[start of GIVEN INFORMATION]

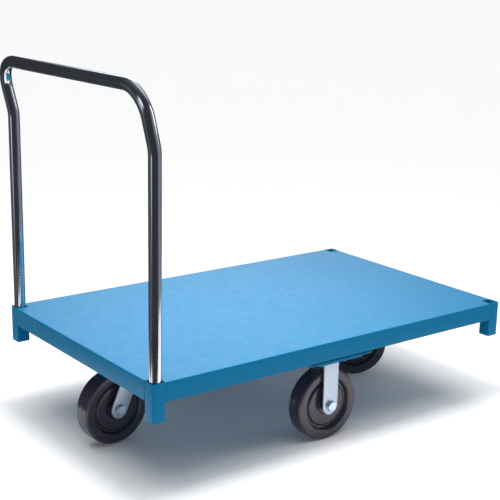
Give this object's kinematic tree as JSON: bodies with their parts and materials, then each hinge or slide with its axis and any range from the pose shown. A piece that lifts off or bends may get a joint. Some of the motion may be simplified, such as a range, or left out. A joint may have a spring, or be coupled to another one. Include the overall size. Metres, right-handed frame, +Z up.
{
  "type": "platform truck",
  "caption": "Steel platform truck: flat deck with corner stake pockets, lift-out tubular push handle, rigid casters at mid-length and swivel casters at the ends.",
  "frame": {"origin": "on the floor, under the centre of the whole object's box", "axes": "+X along the deck, away from the handle; +Y across the deck; +Z up"},
  "size_m": [1.25, 0.762, 1.0244],
  "materials": {
    "blue_paint": "gloss",
    "handle_chrome": "polished",
    "zinc_casters": "satin",
    "zinc_fasteners": "satin",
    "wheel_phenolic": "gloss",
    "bare_steel": "satin"
  },
  "bodies": {
    "frame": {"corner_post_front_far": "blue_paint", "corner_post_front_near": "blue_paint", "corner_post_handle_far": "blue_paint", "corner_post_handle_near": "blue_paint", "deck_sheet": "blue_paint", "end_rail_front": "blue_paint", "end_rail_handle": "blue_paint", "front_end_cross_channel": "blue_paint", "front_end_mounting_pad": "blue_paint", "front_end_swivel_ball_race": "zinc_casters", "front_end_swivel_bolt_1": "zinc_fasteners", "front_end_swivel_bolt_2": "zinc_fasteners", "front_end_swivel_bolt_3": "zinc_fasteners", "front_end_swivel_bolt_4": "zinc_fasteners", "front_end_swivel_kingpin": "bare_steel", "front_end_swivel_top_plate": "zinc_casters", "handle_end_cross_channel": "blue_paint", "handle_end_mounting_pad": "blue_paint", "handle_end_swivel_ball_race": "zinc_casters", "handle_end_swivel_bolt_1": "zinc_fasteners", "handle_end_swivel_bolt_2": "zinc_fasteners", "handle_end_swivel_bolt_3": "zinc_fasteners", "handle_end_swivel_bolt_4": "zinc_fasteners", "handle_end_swivel_kingpin": "bare_steel", "handle_end_swivel_top_plate": "zinc_casters", "pocket_stop_far": "blue_paint", "pocket_stop_near": "blue_paint", "rigid_cross_channel": "blue_paint", "rigid_far_axle_bolt": "zinc_fasteners", "rigid_far_axle_nut": "zinc_fasteners", "rigid_far_bolt_1": "zinc_fasteners", "rigid_far_bolt_2": "zinc_fasteners", "rigid_far_bolt_3": "zinc_fasteners", "rigid_far_bolt_4": "zinc_fasteners", "rigid_far_fork": "zinc_casters", "rigid_mounting_pad": "blue_paint", "rigid_near_axle_bolt": "zinc_fasteners", "rigid_near_axle_nut": "zinc_fasteners", "rigid_near_bolt_1": "zinc_fasteners", "rigid_near_bolt_2": "zinc_fasteners", "rigid_near_bolt_3": "zinc_fasteners", "rigid_near_bolt_4": "zinc_fasteners", "rigid_near_fork": "zinc_casters", "side_rail_far": "blue_paint", "side_rail_near": "blue_paint"},
    "handle": {"handle_tube": "handle_chrome"},
    "rigid_wheel_near": {"rigid_near_wheel": "wheel_phenolic", "rigid_near_hub_sleeve": "bare_steel"},
    "rigid_wheel_far": {"rigid_far_wheel": "wheel_phenolic", "rigid_far_hub_sleeve": "bare_steel"},
    "handle_end_caster": {"handle_end_swivel_fork": "zinc_casters", "handle_end_swivel_axle_bolt": "zinc_fasteners", "handle_end_swivel_axle_nut": "zinc_fasteners"},
    "front_end_caster": {"front_end_swivel_fork": "zinc_casters", "front_end_swivel_axle_bolt": "zinc_fasteners", "front_end_swivel_axle_nut": "zinc_fasteners"},
    "handle_end_wheel": {"handle_end_swivel_wheel": "wheel_phenolic", "handle_end_swivel_hub_sleeve": "bare_steel"},
    "front_end_wheel": {"front_end_swivel_wheel": "wheel_phenolic", "front_end_swivel_hub_sleeve": "bare_steel"}
  },
  "joints": [
    {"name": "handle_lift", "type": "slide", "parent": "frame", "child": "handle", "axis": [0, 0, 1], "range_m": [0, 0.11]},
    {"name": "rigid_near_spin", "type": "hinge", "parent": "frame", "child": "rigid_wheel_near", "pos_m": [0.00536, -0.3048, 0.1016], "axis": [0, 1, 0], "continuous": true},
    {"name": "rigid_far_spin", "type": "hinge", "parent": "frame", "child": "rigid_wheel_far", "pos_m": [0.00536, 0.3048, 0.1016], "axis": [0, 1, 0], "continuous": true},
    {"name": "handle_end_swivel", "type": "hinge", "parent": "frame", "child": "handle_end_caster", "pos_m": [-0.43424, 0, 0.216], "axis": [0, 0, 1], "continuous": true},
    {"name": "front_end_swivel", "type": "hinge", "parent": "frame", "child": "front_end_caster", "pos_m": [0.46496, 0, 0.216], "axis": [0, 0, 1], "continuous": true},
    {"name": "handle_end_spin", "type": "hinge", "parent": "handle_end_caster", "child": "handle_end_wheel", "pos_m": [-0.48657, -0.00421, 0.1016], "axis": [-0.0802, 0.9968, 0], "continuous": true},
    {"name": "front_end_spin", "type": "hinge", "parent": "front_end_caster", "child": "front_end_wheel", "pos_m": [0.42093, 0.02859, 0.1016], "axis": [0.5446, 0.8387, 0], "continuous": true}
  ]
}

[end of GIVEN INFORMATION]

**EXERCISE PROMPT:** Search the listing for the string "with". Copy each line where it turns up.

**TASK OUTPUT:**
Give this object's kinematic tree as JSON: bodies with their parts and materials, then each hinge or slide with its axis and any range from the pose shown. A piece that lifts off or bends may get a joint. Some of the motion may be simplified, such as a range, or left out. A joint may have a spring, or be coupled to another one. Include the overall size. Metres, right-handed frame, +Z up.
  "caption": "Steel platform truck: flat deck with corner stake pockets, lift-out tubular push handle, rigid casters at mid-length and swivel casters at the ends.",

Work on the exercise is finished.